Welcome to the contrast between an electronic health record (EHR) and a registry. The EHR is configured to help the user manage the patient’s dedicated file. In a registry, the user is interested in managing all the patients meeting predefined criteria. The former is all about individuals while the latter is all about populations. Just because your PC’s operating system enables you to handle that single item open your desk top doesn’t necessarily mean you’ll be able to get a detailed snapshot of a piece of your hard drive containing all the files of interest.
Which is, until you think about it, very counterintuitive, especially to us clinicians. You’d think that in this era of terabytes, servers, and Googling, it shouldn’t be so hard to find out how many patients with chronic hepatitis C infection who live in Illinois and have Blue Cross Blue Shield insurance and received peginterferon between the ages of 45 and 55 years had a relapse of their disease within one year. You'd think that using that informaion to assess the quality of care among physicians and hospitals should be a few clicks away. Alas, just like your PC's operating system, it ain’t so easy.
But it is not impossible. Which is why anyone interested in learning more about the topic should check out the article by Lisa Buckus et al in an August 28 Journal of the American Medical Informatics Association (JAMIA) ‘PrePrint’ titled ‘Clinical Case Registries: Simultaneous Local and National Disease Registries for Population Quality Management.’ It describes the implementation of theVeteran Administration’s (VA) Clinical Case Registries (CCR) that was developed to stand alongside its much admired VistA EHR.
This is not easy.
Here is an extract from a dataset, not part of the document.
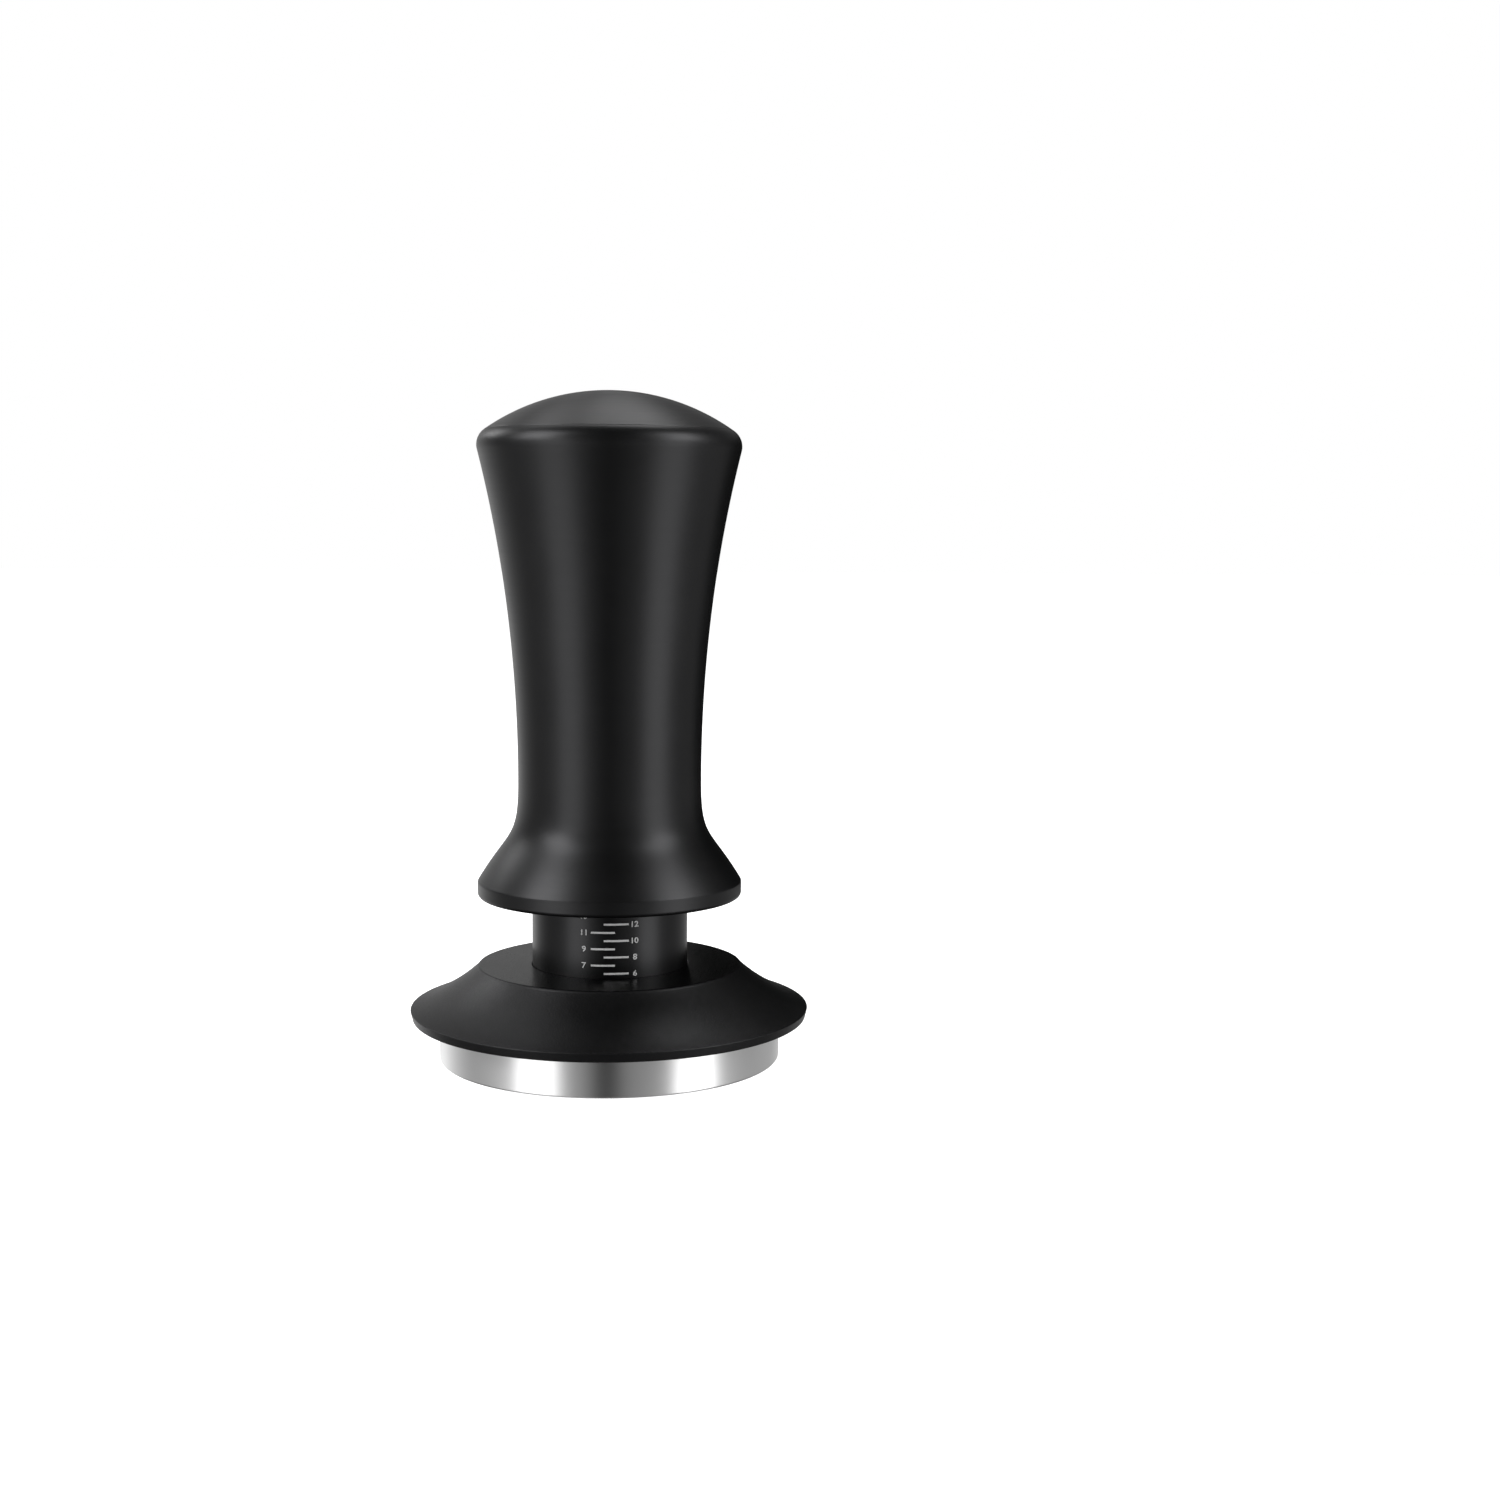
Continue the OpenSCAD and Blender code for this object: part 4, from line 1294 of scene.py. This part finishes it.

The software took five years and it’s still being expanded, not only because new data bases are being added but because VistA is also evolving. A change in VistA means a change in CCR.
The description of CCR involved a jargony informaticisms, but to the DMCB it seems that the CCR “crawls’ the VistA system much like Google web crawler bots.
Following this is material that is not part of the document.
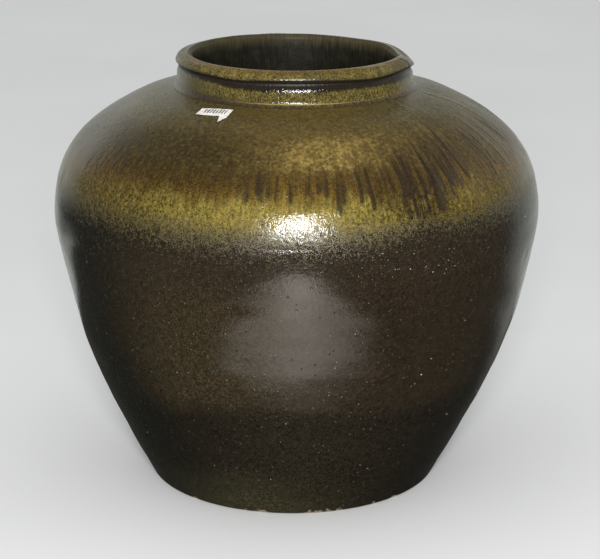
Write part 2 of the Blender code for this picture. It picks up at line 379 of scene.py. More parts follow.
def buildShoulder(outer, inner):
    form, shape, band = jarForm, shoulderRelief, ringGap["joinBand"]
    low, high = form["seamHeight"], form["shoulderHeight"]
    throat = float(inner[-1, 1])
    outline = rowsBetween(outer, low, low + band, ringGap["join"])
    outline += rowsBetween(outer, low + band, high, ringGap["shoulder"])[1:]
    outline += straightRows(outline[-1], (form["mouthRadius"], high), ringGap["face"])
    outline += [(form["mouthRadius"], throat)]
    outline += reversed(rowsBetween(inner, low, throat, ringGap["insideShoulder"])[:-1])
    outline += straightRows(outline[-1], outline[0], ringGap["face"])
    piece = turnSection("shoulderBody", outline, sidesRound["shoulder"])

    def marks(around, level, radius):
        return {"drips": dripField(around, level) * onOutside(radius, level, outer, inner)}

    def relief(around, level, radius):
        runs = shape["runs"] + shape["sideRuns"] * bump(around, *shape["sideAround"])
        runs = runs * swell(around, level, *shape["runSwell"]) * fade(level, *shape["runsAbove"])
        move = bodyShape(around, level) + drips["relief"] * dripField(around, level) + runs
        edge = shape["edge"] * np.exp(-((level - shape["edgeHeight"]) / shape["edgeWidth"]) ** 2)
        edge = edge * fade(around, *shape["edgeFrom"]) * (1 - fade(around, *shape["edgeTo"]))
        lastRing = 1 - fade(level, *shape["lastRing"])
        return np.where(onOutside(radius, level, outer, inner), (move + edge) * lastRing, 0)

    sculpt(piece, outer, relief, marks)
    return piece


# out from the waist and up from the shoulder: foot, waist, the hollow under the lip, the lip's widest ring
neckShape = {
    "line": ((0.0138, -0.0015), (0.0112, -0.0003), (0.0095, 0.0014), (0.0086, 0.0040), (0.0083, 0.0080),
             (0.0081, 0.0130), (0.0078, 0.0185), (0.0069, 0.0235), (0.0054, 0.0274), (0.0040, 0.0305),
             (0.0036, 0.0317), (0.0046, 0.0329), (0.0068, 0.0350), (0.0090, 0.0380)), "samples": 24,
    "slow": 0.0004, "slowSwell": (52, (3, 9), (2, 9), 12), "sink": 1.6,
    "runs": 0.00006, "runSwell": (51, (110, 240), (4, 20), 30),
    "peel": 0.00005, "peelSwell": (53, (90, 330), (60, 200), 40), "start": 0.008, "skin": 0.002,
}


def neckLine():
    form = jarForm
    points = [(form["waistRadius"] + out, form["shoulderHeight"] + up) for out, up in neckShape["line"]]
    return smoothCurve(np.array(points), neckShape["samples"])


def neckMove(around, level):
    # shared by the neck and the lip, so that the surface runs on over their join
    shape = neckShape
    slow = swell(around, level, *shape["slowSwell"])
    runs = swell(around, level, *shape["runSwell"])
    peel = swell(around, level, *shape["peelSwell"])
    return shape["slow"] * (slow - shape["sink"]) + shape["runs"] * runs + shape["peel"] * peel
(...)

CCR is updated nationally every 24 hours. There are tens of thousands of patient records.
Big emphasis on privacy.
While CCR reports and makes research possible on a national basis, it also enables local users to extract local registry information. ‘Canned’ reports are available but users have the ability to customize. They’re being exploited: over 2000 local reports are generated each month.
National level summary reports – good or bad – will be available on the internet.
While the identification of candidate patients for placement in the various registries by automated programming has high sensitivity and specificity, a live and specially trained person at 128 VA facilities is necessary to manually review and confirm some patients’ information prior to inclusion in any registry.
Positive or negative labs that determine the presence or absence of a disease state is read off a free text field, not via any direct data interfaces. The DMCB has heard that this is not usual: clinical laboratories are not formatting their data in ways that can be used at a population-based level. It suspects the same is true for imaging studies, like echocardiography, cardiac catheterizations and CAT/MRI scans.
A telling anecdote: a new drug-drug interaction was announced by the FDA and the VA was able to use CCR to quickly identify the patients at risk.
The DMCB rates this as a must read. So much of what we as a nation want to do in assessment of quality, cost effectiveness, comparative effectiveness research, leveraging information technology will be dependent on the creation of useful registries. The lessons from the VA in this article are important for physicians, policy makers and anyone interested in population-based health improvement.